Keppel starts arbitration proceedings against SPH over dispute linked to acquisition bid
A Keppel Corp unit has started arbitration proceedings against Singapore Press Holdings (SPH) over a dispute stemming from a hard-fought battle for the company, which has shed its media business.
SPH had told the unit - Keppel Pegasus - that it intended to consult the Securities Industry Council (SIC) about terminating an agreement struck between the two firms on Aug 2 last year related to the acquisition bid, which values SPH at $3.8 billion.
Keppel Corp said in a Singapore Exchange filing on Wednesday (Feb 9) that it "does not agree with SPH's attempted purported termination of the Keppel implementation agreement".
This agreement sets out the terms and conditions for how Keppel's proposed bid for SPH will be implemented.
In a separate filing on Wednesday night, SPH said the Keppel scheme's cut-off date of Feb 2 has "come and passed, and not all of the scheme conditions set out... in the Keppel implementation agreement have been satisfied, nor has the Keppel scheme become effective in accordance with its terms".
It noted that the SIC - the regulator for takeovers and mergers - has ruled that it has no objections to SPH exercising the termination right.
"The company will vigorously defend its position in the appropriate forum," said SPH.
The events are the latest development in a keen battle for SPH by Keppel and Cuscaden Peak, a consortium comprising Hotel Properties, businessman Ong Beng Seng and two Temasek-linked entities - CLA and Mapletree.
Keppel announced its proposed acquisition of SPH on Aug 2, but Cuscaden made a surprise rival bid on Oct 29.
Keppel improved its terms on Nov 9 with its final offer of $2.351, comprising 86.8 cents per SPH share plus 0.596 of a Keppel Reit unit and 0.782 of an SPH Reit unit.
Cuscaden made a revised offer, also in November. This came with two options: $2.40 a share for SPH, comprising $1.602 cash and 0.782 of an SPH Reit unit through a distribution-in-specie by SPH; or an all-cash deal of $2.36 a share.
SPH said in its filing on Wednesday that the implied value of the Cuscaden scheme consideration has remained superior to that of the Keppel scheme consideration.

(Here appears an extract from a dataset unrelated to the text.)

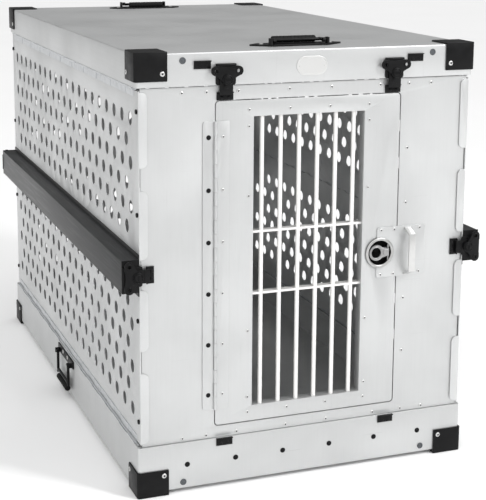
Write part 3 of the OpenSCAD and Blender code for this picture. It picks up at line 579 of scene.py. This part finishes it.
def badge():
    """oval blank plate: a raised rim round a slightly sunk field, held by two pins"""
    deselect()
    bpy.ops.mesh.primitive_circle_add(vertices=62, radius=16.5, fill_type="NGON")
    o = bpy.context.object
    for v in o.data.vertices:
        v.co.x += math.copysign(12.5, v.co.x)
    bpy.ops.object.mode_set(mode="EDIT")
    bpy.ops.mesh.select_all(action="SELECT")
    bpy.ops.mesh.extrude_region_move(TRANSFORM_OT_translate={"value": (0, 0, 1.0)})
    bpy.ops.mesh.inset(thickness=0.5, depth=0.3)
    bpy.ops.mesh.inset(thickness=1.1)
    bpy.ops.mesh.inset(thickness=0.4, depth=-0.35)
    bpy.ops.mesh.select_all(action="SELECT")
    bpy.ops.mesh.normals_make_consistent(inside=False)
    deselect()
    pins = [turned([(1.5, 0.8), (1.5, 1.2), (0.9, 1.7), (0.2, 1.8)], 16) for _ in BOTH]
    for pin, s in zip(pins, BOTH):
        pin.location.x = s * 23.5
        apply_place(pin)
    return joined(o, *pins)


plate_lo, plate_hi = (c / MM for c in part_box("name_plate"))
face = copies(badge(), "badge_blank", [place(0, front_y, (plate_lo.z + plate_hi.z) / 2, "front")])
pick(face)
bpy.ops.object.shade_smooth_by_angle(angle=math.radians(30))
fitted(face, "shell", "sheet", badge_metal, "name_plate")

# ---------- butterfly latches ----------
# Made flat: x across, y away from the keeper, z out of the face; the pivot is at the origin.

LOBE_X, LOBE_Y, LOBE_R = 20, 15, 8.5


def wings():
    """the winged key: three rounded lobes with hollowed sides, and a hub with a slotted cap"""
    key = hulled(*(drum(x, y, 7, 10, LOBE_R, 36)
                   for x, y in ((0, 0), (LOBE_X, LOBE_Y), (-LOBE_X, LOBE_Y))))
    scoops = [drum(s * 37.9, -29.7, 6, 11, 40.0, 96) for s in BOTH]
    holes = [drum(s * LOBE_X, LOBE_Y, 5, 12, 3.0, 24) for s in BOTH]
    carved(key, drum(0, LOBE_Y + LOBE_R + 58.2, 6, 11, 60.0, 128), *scoops, *holes)
    eased(key, 0.7, 3)
    # raised collars round the two finger holes
    collars = []
    for s in BOTH:
        ring = turned([(4.9, 9.6), (4.7, 10.5), (4.2, 10.8), (3.4, 10.8), (3.1, 10.3),
                       (3.0, 9.7)], 24)
        pick(ring)
        bpy.ops.object.mode_set(mode="EDIT")
        bpy.ops.mesh.select_all(action="DESELECT")
        deselect()
        for f in ring.data.polygons:
            f.select = len(f.vertices) > 4
        bpy.ops.object.mode_set(mode="EDIT")
        bpy.ops.mesh.select_mode(type="FACE")
        bpy.ops.mesh.delete(type="FACE")
        deselect()
        pick(ring).location = (s * LOBE_X, LOBE_Y, 0)
        collars.append(apply_place(ring))
    hub = turned([(9.2, 5.1), (9.3, 10.9), (8.9, 11.7), (8.2, 12.0), (7.6, 11.8), (7.4, 11.0),
                  (6.9, 10.9), (6.8, 11.9), (6.3, 12.5), (5.2, 12.8), (0.5, 13.0)], 40)
    carved(hub, block(-4.8, 4.8, -0.8, 0.8, 11.8, 14))
    pick(hub)
    bpy.ops.object.shade_smooth_by_angle(angle=math.radians(38))
    return joined(key, hub, *collars)


def hook(reach):
    """the strap: slotted round the pivot post, a cross rib, and a toe under the keeper's lip"""
    toe = -reach - 4.5
    strap = block(-12, 12, toe, 10, 2.3, 4.8)
    rounded_edges(strap, 3.0, 4, lambda a, b: along(2)(a, b) and min(a.y, b.y) > 9)
    carved(strap, drum(0, 0, 1, 6, 3.3), drum(0, 6, 1, 6, 3.3), block(-3.3, 3.3, 0, 6, 1, 6))
    eased(strap, 0.5)
    rib = block(-10.5, 10.5, 2.5 - reach, 5.0 - reach, 4.4, 5.1)
    toe_piece = block(-12, 12, toe, toe + 2.7, -0.4, 2.9)
    return joined(strap, eased(rib, 0.5, 3), eased(toe_piece, 0.4))


def latch_base():
    """the plate on the crate: round corners, a rolled stop along its top and two rivets"""
    plate = block(-18, 18, -10, 20, 0, 2)
    rounded_edges(plate, 4.0, 5, along(2))
    eased(plate, 0.4)
    stop = block(-18, 18, 16, 27, 0, 5)
    rounded_edges(stop, 2.3, 5, lambda a, b: along(0)(a, b) and min(a.z, b.z) > 4)
    eased(stop, 0.6)
    post = drum(0, 0, 0.5, 9.8, 3.0, 24)
    heads = [dome_rivet(3.0, 1.4) for _ in BOTH]
    for head, s in zip(heads, BOTH):
        head.location = (s * 13.2, 6, 2)
        apply_place(head)
    return joined(plate, stop, eased(post, 0.3), *heads)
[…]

It noted that, as at Feb 9, the implied valuation of the Cuscaden scheme consideration is $2.36 for the all-cash deal and $2.361 for the combination of cash and SPH Reit units.
In contrast, the implied valuation of the Keppel scheme consideration is $2.318, which is below SPH's last trading price of $2.33 per share.
"Due to there being two parallel competing schemes, the company, together with Keppel Pegasus and Cuscaden, have been engaged in substantial discussions among themselves and the regulators," said SPH.
It noted, however, that there has been no consensus on which scheme would be submitted to court for approval in the event that both schemes achieve majority votes.
The termination of the Keppel scheme will allow shareholders to vote at the Cuscaden scheme meeting "as soon as practicable", said SPH.
It added: "The company will continue with its preparations to allow shareholders to consider and vote on the Cuscaden scheme."
"Shareholders will have to await the decision of the arbitrator on whether the Keppel offer is on or not," said Securities Investors Association Singapore president David Gerald.
Keppel Corp said that Keppel Pegasus filed a notice of arbitration on Feb 9 with the Singapore International Arbitration Centre (SIAC) to commence proceedings against SPH and to seek various reliefs, including that SPH meet specific obligations.
Keppel said this was in accordance with the terms of the Keppel implementation agreement, which provides for disputes to be resolved by the SIAC.
"The company does not expect the arbitration to have a material adverse effect on its operations and the financial performance of the Group," Keppel added.